Mono Pause's recording studio, aptly named Transit Sounds, lies in the median strip
of a busy West Oakland boulevard where the rent is low and affordable. "We
literally press the record button around the sounds of BART trains rushing past,
semi-trailer trucks on their way to the port," says the band. "On our Peeping
Through the Listen Hole LP we wound up amplifying the sounds around us on
more than one track. We just kind of gave in. That's the West Oakland sound."
"So far our recording projects have been built mainly around pieces which we have
been playing live or in our studio for months or years, but a large part of the Mono
Pause method so far has been to craft songs out of our recordings of group
improvisation."

What is most impressive about Mono Pause is that listening and watching them,
they make it all seem so easy. Their profoundly untraditional recording and
performing methods, which require huge investments of time, energy, and creativity
result in music that is listenable, watchable, and digestible.

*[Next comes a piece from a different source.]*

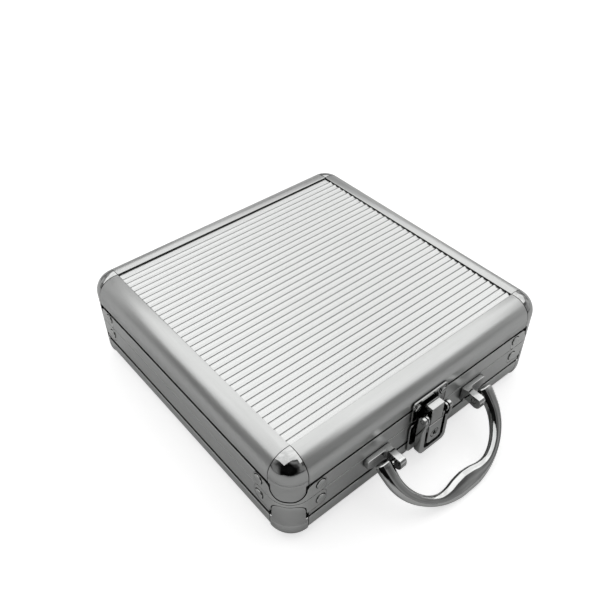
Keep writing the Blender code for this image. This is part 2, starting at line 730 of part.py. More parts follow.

They have none of the
negative characteristics that are often attached to the "experimental" label, which
can include humorlessness, inaccessibility, pretension, and a choice to be "arty"
over entertaining.

"One Mono Pause track can span ten years, feature 4 different guitarists, 3 wars,
and 6,720 packs of cigarettes," says the band. "This is imperceptible to the listener,
but so are most things."

 

Neung Phak's debut album will be issued by Abduction Records in mid-2003.
Mono Pause's next album will be issued sometime after that on the Seeland/Electro Motive Records labels.